Purchase, servicing, and aftermarket customization, Harley Davidsons are more expensive than any other make.
And yet, it’s iconic lifestyle speaks to the enduring popularity of the brand. So expect to pay more.
If you’re entirely new to Harley, relax. Dealerships are pretty good at orienting you (and your partner) to most everything about riding.
Right down to how to dismount the bike.
Just be up-front about your experience. The last thing you want to do is drop the bike in the showroom.
That said, if you’re one of many aspiring new riders, walk across the showroom and sign up for the Harley Riding School first.
Stock (OEM) Accessories
To love a Harley Davidson is to customize it.
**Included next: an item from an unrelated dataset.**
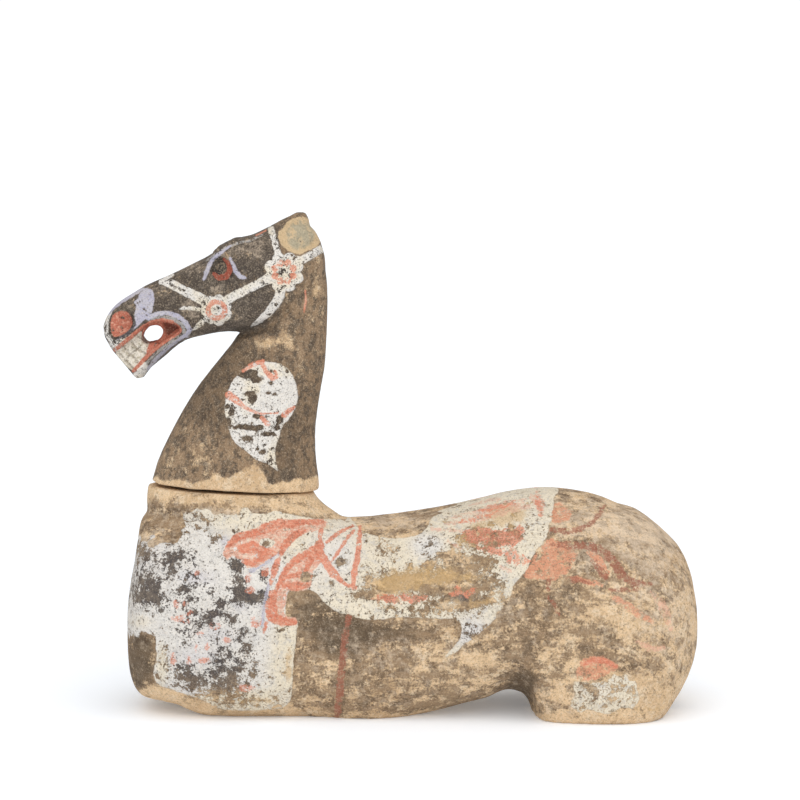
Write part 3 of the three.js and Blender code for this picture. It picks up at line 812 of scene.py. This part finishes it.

But unless you’re buying preowned, your bike is coming stock. And with the exception of the CVO models and some choices in color, Harleys don’t come with options packages.
Which means that monthly payment is only part of the expense of owning a Harley.
Don’t let the vests, bandanas and badass marketing scowls psyche you out. You’re paying fair dollar for your ride, and whoever doesn’t give you the 2-fingers down salute cuz you don’t look the part is a dick.
That said, if you find yourself growing your hair out, and rocking a goatee, welcome to the club, Prospect.
12 Keys to Buying the Perfect First Harley
1. Know Your Budget
First bike or fifth, every motorcycle buyer should start here. Let’s take a quick stroll through the 2023 catalog and get the sticker shock out of the way…
The Cruiser Bikes—
The Street Baggers–
The Touring Baggers–
So yeah, they ain’t cheap. Harley is as overpriced as it is iconic, but The Motor Company (Harley-Davidson’s official moniker) does produce a quality-intensive product. So pick your jaw up off the floor and let your revised affordability index be your guide.
2. Know How (& Why) You’re Riding
Your Riding Experience
Ridden a bike before? What kind? Cuz it makes a difference. Sure, everyone knows Harleys are heavy, but until you’ve been on one, it’s hard to appreciate the difference.
This is where digging into older magazine reviews can bring you up to speed. That, and getting into the showroom to find out for yourself.
Your Riding Style
A few years back, I was ready to trade my 2016 Heritage in for a Road King. Life had other ideas, and before I knew it, the wife and I were leaving with an Ultra Limited.
Beautiful bike, bad decision. You see, I love the highway, she’d rather tool around town. And though I enjoyed that Ultra Limited, I never got ride-in-my-sleep comfortable it.
Takeaway? The best time to be real with yourself is while you still can save yourself money and regret. And that’s before you buy.
Know HOW you’re gonna ride, and let that guide your selection.
Your Riding Habits & Wolf Pack
Commuting with your bike? Or just a weekend rider? Got a pack to run with? Or you a lone wolf?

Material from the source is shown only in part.